A história de Violeta Parra foi baseada no livro de seu filho, Angel Parra, e conta, de forma fragmentada, todas as passagens de sua vida, da infância miserável ao sucesso, das paixões tempestuosas ao abandono e à solidão devastadora, do progresso no Chile e do reconhecimento na Europa ao retorno fracassado, quando montou sua própria tenda nos arredores de Santiago. Há uma certa semelhança com a forma narrativa desenvolvida por Olivier Dahan no filme “Piaf”, em que a atriz Marion Cotillard, premiada com o Oscar, fez esse tipo de entrega total à composição da personagem. E não é por poucas semelhanças que Violeta Parra é também conhecida como a “Piaf chilena”.

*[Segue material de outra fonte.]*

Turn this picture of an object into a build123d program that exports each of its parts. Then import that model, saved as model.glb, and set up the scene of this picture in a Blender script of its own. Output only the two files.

RETRATO DE UMA ARTISTA COMPLETA - “Violeta foi Para o Céu”, que é uma coprodução entre Chile, Brasil, Argentina e Espanha, ganhou o principal prêmio no Festival de Sundance no início de 2012 nos Estados Unidos na categoria “world cinema” e, aqui no Brasil, venceu o Cine Ceará, no dia 9 de junho. Uma das grandes forças do filme é a interpretação de Francisca Gavilán, que soube incorporar com perfeição ao seu físico muito semelhante ao da cantora, as nuances da personalidade forte de Violeta.

Outro aspecto impactante do filme são as imagens do interior do Chile, dos lugares pobres onde a artista passou a infância. Suas andanças para conseguir o aprendizado na música, que lhe deram a base para seu profundo conhecimento folclórico, e que influenciaram toda a sua criação, renderam cenas dramáticas e incomuns. O velório de um bebê é uma delas.

Violeta Parra não foi apenas compositora e cantora. Foi também uma artista plástica reconhecida internacionalmente, tendo suas obras sido expostas até no Museu do Louvre, em Paris. Ela desenvolveu muitos trabalhos em pintura, tapeçaria e cerâmica, nunca abandonando seu tema mais presente e mais relevante, que foi a cultura chilena, a história de seu povo.

A música de Violeta sempre foi ligada a questões políticas, à defesa dos ideais que ela nunca abandonou, e pelos quais batalhou a vida inteira, usando a poderosa arma de seus versos, que ganharam o mundo. “La Carta” é um exemplo desse engajamento. À parte isso, escreveu também sobre o amor de forma extremamente poética e contundente, como nos grandes sucessos “Volver a Los 17” e “Gracias a La Vida”, ou refletindo suas tristezas e decepções em letras amargas como “Maldigo Del Alto Cielo” e “El Gavilán”. Todas essas músicas estão na trilha sonora, que traz ainda preciosas passagens do aprendizado de Violeta até seu domínio completo sobre o ato de compor.

Difícil imaginar que uma compositora que escreveu os versos de “Gracias a La Vida” ( gracias a la vida, que me ha dado tanto...), tenha se suicidado. Depois de ir para o céu, Violeta Parra foi para o cinema, pelas mãos de Andrés Woods. Na tela grande podemos ver sua alma, escancarada na face e no canto de Francisca Gavilán... e é como se pudéssemos ver, também, a alma do próprio Chile.